April 4–15, 2012
Opening: Thursday, April 5 , 7–10 p.m.
GALLERY 1313 Cell Gallery & Window Box Gallery
1313 Queen Street West
Toronto, ON, M6K 1K8
T: 416.536.6778
E: director@g1313.org
www.gallery13131.org
Hours: Wed–Sun 1:00–6:00 p.m.
In Christos Damianos’s *DETAINED* installation, the Cell Gallery is dominated by thousands of sunflower seeds on the ground. A cracking sound created as visitors walk around the room is combined with the tweeting of a bird. Unlike Al WeiWei’s thousand hand-painted clay versions used at the Tate Modern, these sunflower seeds are real. The visitor breaking shells creates a climate of fear or the fear of abduction, detainment or even death in the hands of a repressive government. Detained explores the way in which the Internet and digital technology co-exist in an increasingly destabilized cultural environment.
The installation, purposely cramped in the Cell Gallery, unfolds slowly to the patient observer with an optimistic and ethereal view of passing time. The intimately stacked thousands of seeds on the ground do not represent Al’s installation as much as they speak to his imprisonment. Rather than isolating WeiWei in a cell, his personal space was reduced by the presence of police officers that monitored him around the clock, often sitting only inches away. In these etching monoprints and drawings, a line was drawn for each breath he took during a set period. This is an intuitive and steady process, reminiscent of the grids of Agnes Martin or Terry Winters. As such it is more performance than painting. The intimate act of being aware of one’s body—each breath, pulse, muscle ache—connects the artist with the experiences of prisoners who have shared this specific cell, as well as those who have shared the cell of political activists such as WeiWei. The ShhShh repeated across the wall, the chirping heard overhead and the prints on the walkway are not just metaphors of mandatory compliance, social networking and political protest but also serve to expand the artist’s practice and use of materials.
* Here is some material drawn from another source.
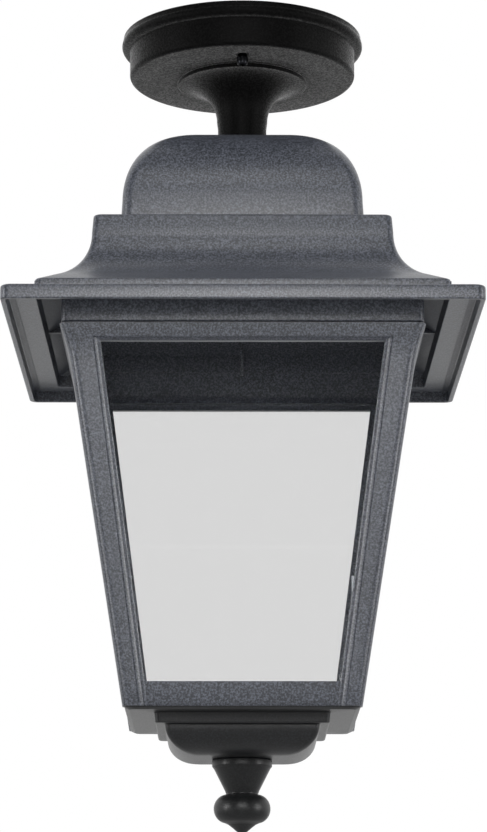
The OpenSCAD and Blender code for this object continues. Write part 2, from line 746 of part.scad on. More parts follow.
module pane(side) {
    low = opening_foot - glass_lap;
    high = opening_top + glass_lap - 1.2;
    foot_lap = glass_lap - 0.9;
    color([0.85, 0.88, 0.88, 0.3]) swing() on_face(side)
        translate([0, 0, -frame_d - glass_gap - glass_t]) linear_extrude(glass_t)
            polygon([[-back_edge(low) - foot_lap, low], [back_edge(low) + foot_lap, low],
                [back_edge(high) + glass_lap, high], [-back_edge(high) - glass_lap, high]]);
}

module pane_front() { pane(0); }
module pane_right() { pane(1); }
module pane_rear() { pane(2); }
module pane_left() { pane(3); }

// A stepped strip, screwed to a post's back, that reaches over the pane's edge
module pane_clip(side, s) {
    b = face_l * (side % 2 == 0 ? 0.42 : 0.5);
    edge = back_edge(b) + glass_lap + 0.8;
    over = glass_t + 2 * glass_gap;
    reach = 2.8;
    foot = 2.8;
    color(zinc) swing() on_face(side) mirror([s < 0 ? 1 : 0, 0, 0])
        translate([0, b + clip_w / 2, -frame_d]) rotate([90, 0, 0]) linear_extrude(clip_w)
            polygon([[edge, 0], [edge + foot, 0], [edge + foot, -clip_t], [edge + clip_t, -clip_t],
                [edge + clip_t, -over - clip_t], [edge - reach, -over - clip_t], [edge - reach, -over], [edge, -over]]);
}

module pane_clip_front_1() { pane_clip(0, 1); }
module pane_clip_front_2() { pane_clip(0, -1); }
module pane_clip_right_1() { pane_clip(1, 1); }
module pane_clip_right_2() { pane_clip(1, -1); }
module pane_clip_rear_1() { pane_clip(2, 1); }
module pane_clip_rear_2() { pane_clip(2, -1); }
module pane_clip_left_1() { pane_clip(3, 1); }
module pane_clip_left_2() { pane_clip(3, -1); }

// One leg of the angle that joins two frames behind their mitre
module angle_leg() {
    high = face_l - 14;
    low = high - angle_l;
    t = 1.4;
    intersection() {
        on_face(0) translate([0, 0, -frame_d - t]) linear_extrude(t)
            polygon([[back_edge(low) + glass_lap + 0.5, low], [eaves_half, low], [eaves_half, high],
                [back_edge(high) + glass_lap + 0.5, high]]);
        mitre_wedge(0, 0);
    }
}

module corner_angle(side) {
    color(zinc) swing() rotate([0, 0, 90 * side]) {
        angle_leg();
        mirror([1, 1, 0]) angle_leg();
    }
}

module corner_angle_1() { corner_angle(0); }
module corner_angle_2() { corner_angle(1); }
module corner_angle_3() { corner_angle(2); }
module corner_angle_4() { corner_angle(3); }

module hinge_leaf(s) {
    knuckle_r = pin_r + pin_gap + leaf_t;
    knee_y = hinge_y - knuckle_r;
    knee_z = z_top + 0.4;
    bend_z = z_top - leaf_l / 10;
    end_z = z_top - leaf_l;
    face_gap = 0.1;
    // Heights where the leaf lies on the frame's flared face
    faces = [bend_z, z_top - flare_h / 2, z_top - flare_h, end_z];
    color(zinc) swing() difference() {
        translate([s * hinge_x - leaf_w / 2, 0, 0]) rotate([90, 0, 90]) linear_extrude(leaf_w) union() {
            translate([hinge_y, hinge_z]) circle(r = knuckle_r);
            polygon(concat([[knee_y, hinge_z], [knee_y, knee_z]], [for (z = faces) [face_at(z) + face_gap, z]],
                [for (i = [len(faces) - 1:-1:0]) [face_at(faces[i]) + face_gap + leaf_t, faces[i]]],
                [[knee_y + leaf_t, knee_z], [knee_y + leaf_t, hinge_z]]));
        }
        translate([s * hinge_x - leaf_w / 2 - 1, hinge_y, hinge_z]) rotate([0, 90, 0])
            cylinder(r = pin_r + pin_gap, h = leaf_w + 2);
        for (z = [z_top - 0.35 * leaf_l, z_top - 0.73 * leaf_l])
            translate([s * hinge_x, face_at(z) + 2 * leaf_t, z]) rotate([90, 0, 0]) cylinder(r = 1.7, h = 4 * leaf_t);
    }
}

module hinge_leaf_left() { hinge_leaf(-1); }
module hinge_leaf_right() { hinge_leaf(1); }

// ---- Base and finial ----

screw_in = step_block_w / 2 - 4.6;

module base() {
    plate_half = basket_foot_w / 2 - 0.3;
    flat = bowl_flat_w / 2;
    bowl_half = bowl_w / 2;
    block_half = step_block_w / 2;
    bowl_top_z = z_step - 0.3;
    bowl_rise = bowl_top_z - z_bowl;
    function curve(rx, rz, r, n) = [for (i = [0:n]) let (a = -90 * i / n) [flat + rx * cos(a), bowl_top_z + rz * sin(a), r]];
    function backwards(list) = [for (i = [len(list) - 1:-1:0]) list[i]];
    floor_z = z_bowl + base_t;
    color(powder_coat) swing() difference() {
        union() {
            square_loft(concat(
                [[block_half - base_t, z_foot, 1.5], [plate_half, z_foot, 4], [base_flat_w / 2, z_under, 3],
                 [block_half, z_under, 2.5], [block_half - 0.5, z_step + 0.5, 2.5], [block_half - 1, z_step, 2.5],
                 [bowl_half + 0.6, z_step, 2.5]],
                curve(bowl_half - flat, bowl_rise, 2.5, 8),
                [[2.2, z_bowl, 2], [2.2, floor_z, 2]],
                backwards(curve(bowl_half - flat - base_t, bowl_rise - base_t, 1.2, 6)),
                [[bowl_half - base_t, z_step + base_t - 0.4, 1.2], [block_half - base_t - 0.4, z_step + base_t, 1.5]]));
            for (a = [0:90:270]) rotate([0, 0, a])
                translate([0, -screw_in, z_step + 1]) cylinder(r = 3.8, h = z_foot + 0.5 - z_step - 1);
        }
        translate([0, 0, z_bowl - 1]) cylinder(r = stud_r + 0.2, h = base_t + 2);
        for (a = [0:90:270]) rotate([0, 0, a])
            translate([0, -screw_in, z_step + 2.2]) cylinder(r = m4_r + clear / 2, h = 8);
    }
}

module base_screw(side) {
    color(zinc) swing() rotate([0, 0, 90 * side]) translate([0, -screw_in, z_foot + 3.1]) mirror([0, 0, 1])
        difference() {
            screw(m4_r, 6, m4_head_r, m4_head_h);
            translate([0, 0, -m4_head_h]) cross_recess(2, 1);
        }
}

module base_screw_front() { base_screw(0); }
module base_screw_right() { base_screw(1); }
module base_screw_rear() { base_screw(2); }
module base_screw_left() { base_screw(3); }

module finial() {
    flange_h = 4.3;
    cone_h = 12.2;
    ball_h = 13.4;
    ball_z = z_bowl - flange_h - cone_h - ball_h / 2;
    tip_z = z_bowl - finial_h;
    stud_top = z_bowl + base_t + nut_h + 1.5;
    // Flattened ball between the neck and the tip
    ball = [for (i = [0:14]) let (a = 76 - 150 * i / 14) [finial_ball_r - 6.2 + 6.2 * cos(a), ball_z + ball_h / 2 * sin(a)]];
    color(powder_coat) swing() rotate_extrude() polygon(concat(
        [[0, stud_top], [stud_r - 0.5, stud_top], [stud_r, stud_top - 0.5], [stud_r, z_bowl],
         [finial_flange_r - 0.7, z_bowl], [finial_flange_r, z_bowl - 0.7]],
        arc([finial_flange_r - 1.2, z_bowl - flange_h + 1.2], 1.2, 0, -45, 3),
        [[finial_neck_r + 0.6, z_bowl - flange_h - cone_h + 1.6], [finial_neck_r, z_bowl - flange_h - cone_h]],
        ball,
        [[4.4, tip_z + 2.6], [2.2, tip_z + 0.7], [0, tip_z]]));
}

module finial_nut() {
    color(zinc) swing() translate([0, 0, z_bowl + base_t]) hex_nut(10, nut_h, stud_r + clear / 2);
}

ceiling_plate();
terminal_block();
earth_screw();
canopy();
canopy_screw_front();
canopy_screw_rear();
canopy_nut();
stem_gasket();
stem();
stem_tube();
dome();
dome_nut();
roof();
roof_screw_1();
roof_screw_2();
roof_screw_3();
roof_screw_4();
holder_cap();
holder_body();
holder_shell();
holder_contact();
hinge_pin_left();
hinge_pin_right();
catch_spring_left();
catch_spring_right();
frame_front();
frame_right();
frame_rear();
frame_left();
pane_front();
pane_right();
pane_rear();
pane_left();
pane_clip_front_1();
pane_clip_front_2();
pane_clip_right_1();
pane_clip_right_2();
pane_clip_rear_1();
pane_clip_rear_2();
pane_clip_left_1();
pane_clip_left_2();
corner_angle_1();
corner_angle_2();
corner_angle_3();
corner_angle_4();
hinge_leaf_left();
hinge_leaf_right();
base();
base_screw_front();
base_screw_right();
base_screw_rear();
base_screw_left();
finial();
finial_nut();
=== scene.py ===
"""Porch ceiling lantern in black powder coat with clear panes, hung in a white studio.

Shapes are worked out in millimetres, with heights below the ceiling, and turned to
metres where a mesh is made.
"""
from math import cos, pi, radians, sin, sqrt, tan

import bmesh
import bpy
from mathutils import Matrix, Vector
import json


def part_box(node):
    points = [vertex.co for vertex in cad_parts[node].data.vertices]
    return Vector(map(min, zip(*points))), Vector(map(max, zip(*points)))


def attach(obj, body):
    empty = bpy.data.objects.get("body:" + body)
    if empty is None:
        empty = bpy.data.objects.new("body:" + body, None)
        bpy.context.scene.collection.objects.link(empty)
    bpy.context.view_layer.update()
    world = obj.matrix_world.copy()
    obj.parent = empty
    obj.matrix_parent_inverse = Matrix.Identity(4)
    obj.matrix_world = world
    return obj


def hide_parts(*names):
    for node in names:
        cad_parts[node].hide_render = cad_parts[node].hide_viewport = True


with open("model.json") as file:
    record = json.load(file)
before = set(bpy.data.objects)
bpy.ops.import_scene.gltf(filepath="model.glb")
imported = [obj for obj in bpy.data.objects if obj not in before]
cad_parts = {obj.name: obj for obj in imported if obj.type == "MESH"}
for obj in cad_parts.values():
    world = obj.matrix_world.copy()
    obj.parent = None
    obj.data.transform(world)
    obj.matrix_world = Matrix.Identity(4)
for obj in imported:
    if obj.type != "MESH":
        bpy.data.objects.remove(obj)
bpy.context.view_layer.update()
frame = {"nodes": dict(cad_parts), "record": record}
MM = 0.001
SIDES = (-1, 1)


# ---- Colours and nodes ----

def srgb(hex_colour):
    """An sRGB hex value as linear red, green, blue and alpha."""
    channels = [int(hex_colour[i:i + 2], 16) / 255 for i in (1, 3, 5)]
    return [c / 12.92 if c <= 0.04045 else ((c + 0.055) / 1.055) ** 2.4 for c in channels] + [1]


def cells(size_mm):
    """The noise scale whose cells are this many millimetres across."""
    return 1 / (size_mm * MM)


def add_node(tree, kind, links=None, **settings):
    """A new node with its settings; links name its inputs, each a value or another node's output."""
    node = tree.nodes.new(kind)
    for name, value in settings.items():
        setattr(node, name, value)
    for name, value in (links or {}).items():
        if isinstance(value, bpy.types.NodeSocket):
            tree.links.new(value, node.inputs[name])
        else:
            node.inputs[name].default_value = value
    return node


def new_material(name):
    """An empty node material, its tree, its output node and the surface's own coordinates."""
    material = bpy.data.materials.new(name)
    material.use_nodes = True
    tree = material.node_tree
    tree.nodes.clear()
    out = add_node(tree, "ShaderNodeOutputMaterial")
    return material, tree, out, add_node(tree, "ShaderNodeTexCoord").outputs["Object"]


# ---- Finishes ----

def powder_coat(name, colour, fleck, roughness, coat, coat_roughness=0.3, ior=1.5, bloom=0.0):
    """Fine-texture polyester powder on cast aluminium: a matt black skin with a
    pebbled bloom that turns pale where it is seen along its surface."""
    material, tree, out, place = new_material(name)
    # Powder grit is about 0.25 mm; drawn at 0.91 mm so that it shows
    grit = add_node(tree, "ShaderNodeTexNoise", {
        "Vector": place, "Scale": cells(0.909), "Detail": 3, "Roughness": 0.6}).outputs["Fac"]
    orange_peel = add_node(tree, "ShaderNodeTexNoise", {
        "Vector": place, "Scale": cells(3.85), "Detail": 2}).outputs["Fac"]
    cloud = add_node(tree, "ShaderNodeTexNoise", {
        "Vector": place, "Scale": cells(45.5), "Detail": 3}).outputs["Fac"]
    speck = add_node(tree, "ShaderNodeValToRGB", {"Fac": grit})
    for stop, position, hex_colour in zip(speck.color_ramp.elements, (0.42, 0.66), (colour, fleck)):
        stop.position = position
        stop.color = srgb(hex_colour)
    tone = add_node(tree, "ShaderNodeMapRange", {
        "Value": cloud, "From Min": 0.3, "From Max": 0.7, "To Min": 0.94, "To Max": 1.06})
    tint = add_node(tree, "ShaderNodeVectorMath", {
        0: speck.outputs["Color"], "Scale": tone.outputs["Result"]}, operation="SCALE")
    pebbles = add_node(tree, "ShaderNodeBump", {"Height": grit, "Strength": 0.4, "Distance": 0.0002})
    bump = add_node(tree, "ShaderNodeBump", {
        "Height": orange_peel, "Strength": 0.2, "Distance": 0.0003, "Normal": pebbles.outputs["Normal"]})
    gloss = add_node(tree, "ShaderNodeMapRange", {
        "Value": grit, "From Min": 0.35, "From Max": 0.65, "To Min": roughness - 0.04,
        "To Max": roughness + 0.04})
    # Loose grit catches light along the surface
    dust = add_node(tree, "ShaderNodeMapRange", {
        "Value": grit, "From Min": 0.42, "From Max": 0.62, "To Min": 0.25 * bloom, "To Max": bloom})
    skin = add_node(tree, "ShaderNodeBsdfPrincipled", {
        "Base Color": tint.outputs["Vector"], "Roughness": gloss.outputs["Result"], "IOR": ior,
        "Sheen Weight": dust.outputs["Result"], "Sheen Roughness": 0.35,
        "Normal": bump.outputs["Normal"], "Coat Weight": coat, "Coat Roughness": coat_roughness})
    tree.links.new(skin.outputs["BSDF"], out.inputs["Surface"])
    return material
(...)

The eighteen etchings and drawings pinned to the wall in a grid-like formation out of the viewers’ initial sight stand for the hard drive, diaries, archives and other materials confiscated from those illegally detained and/or abducted. The viewer experiences them only after entering the space and cracking some shells, thereby becoming a sort of activist. The paper responds to the stark white of the walls and the movement of the viewers by reflecting the light and fluttering in the breeze created by the viewers’ passing. As part of the performance, the artist hands out sunflower seeds to visitors in both the gallery and the courtyard.
Window Box Gallery includes a large pile of sunflower seeds and a red tongue-shaped object drenched in blood, similar to that depicted in Picasso’s Guernica. This installation is an allegory or tribute to WeiWei and thousands of outspoken, sharp-tongued sacrificial critics.